DiaCom determined that the Siemens PLM Software technology was impressive and pricing was competitive. “Solid Edge gave us the technological capability to design the more complex parts required by existing customers as well as the other new customers we work with,” says Grywalski. “Today‘s changes are often more challenging and can take longer. With 3D, it’s easier to make customer-requested design changes than it was with traditional 2D software.”
DiaCom has started to use the synchronous technology capability of Solid Edge, applying the simplicity of direct modeling with the control of parametric design. The company continues to evaluate synchronous technology as well as traditional ordered design. “In some cases, the ordered approach makes the most sense,” Grywalski says. “At other times, the synchronous approach seems best. Either way, we are seeing a reduction in design time and higher accuracy, both of which have a positive impact on manufacturing. For example, on a recent complex mold project, the use of Solid Edge modeling was 25 to 30 percent faster than traditional 2D design and was more accurate.”
Making modifications to existing diaphragm designs is quite common at DiaCom. By using synchronous technology instead of traditional history-based processes, DiaCom has experienced a reduction in revision time by up to 50 percent on recent design work.
DiaCom is designing programs to create automated part and tool models based on variable tables in Solid Edge. By applying new business engineering processes, these programs are being used by designers to accelerate design without sacrificing accuracy. Though this is in the early stages of development, the company has already experienced significant benefits with the new approach.
For its computer numerical control (CNC) programming tool, DiaCom selected CAM Express from Siemens PLM Software. DiaCom uses CAM Express to program its Okuma CNC lathe and Fadal CNC mill, among other pieces of equipment to machine the compression molds that are used to manufacture the diaphragms. DiaCom’s tool room lead pioneered the use of CAM Express to program the machine tools. Additionally, the mill and lathe machine operators have been trained in the use of CAM Express to program the machine tools.
“With 3D CAD in place, we have been designing some pretty complex parts for various applications. Many customers prefer not to use traditional diaphragm designs,” Grywalski says. The more sophisticated designs also required CAM Express 3-axis machine milling and turning programming capabilities.
The combination of Solid Edge and CAM Express has provided “a seamless transfer of tool design communication between our design group and the shop floor,” says Grywalski. DiaCom evaluated four CAM packages and is pleased with its choice of CAM Express.

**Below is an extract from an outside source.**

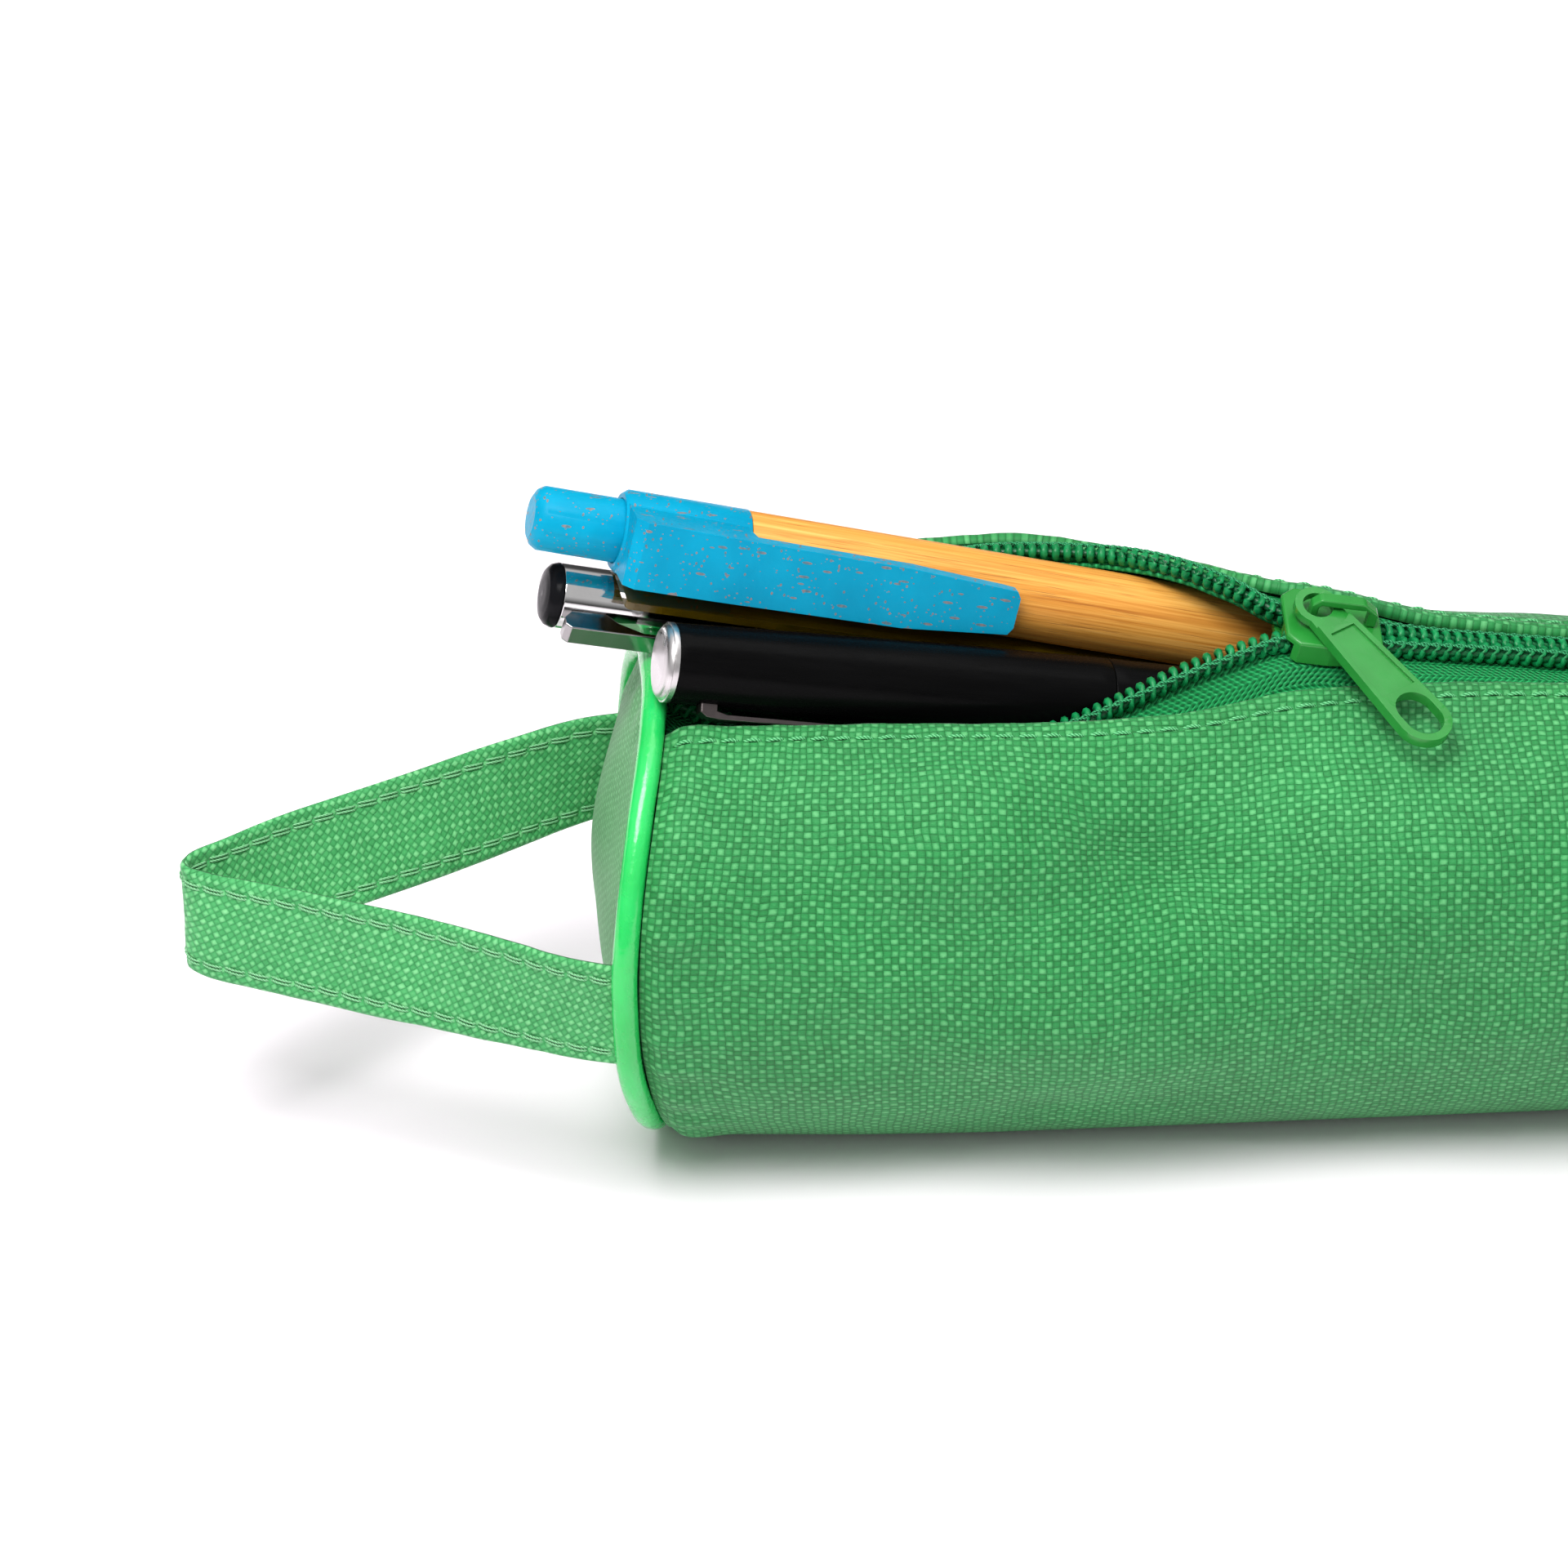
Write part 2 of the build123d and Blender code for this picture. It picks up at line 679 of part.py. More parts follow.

Other results from the technology upgrades and market expansion included building a new tooling complex and expansion of the design and tool manufacturing staff by about 60 percent.
“Solid Edge and CAM Express have made a significant difference by improving our technical design and tool-build capabilities,” said Grywalski. “They helped DiaCom provide complex products, which would not have been as easily made several years ago.”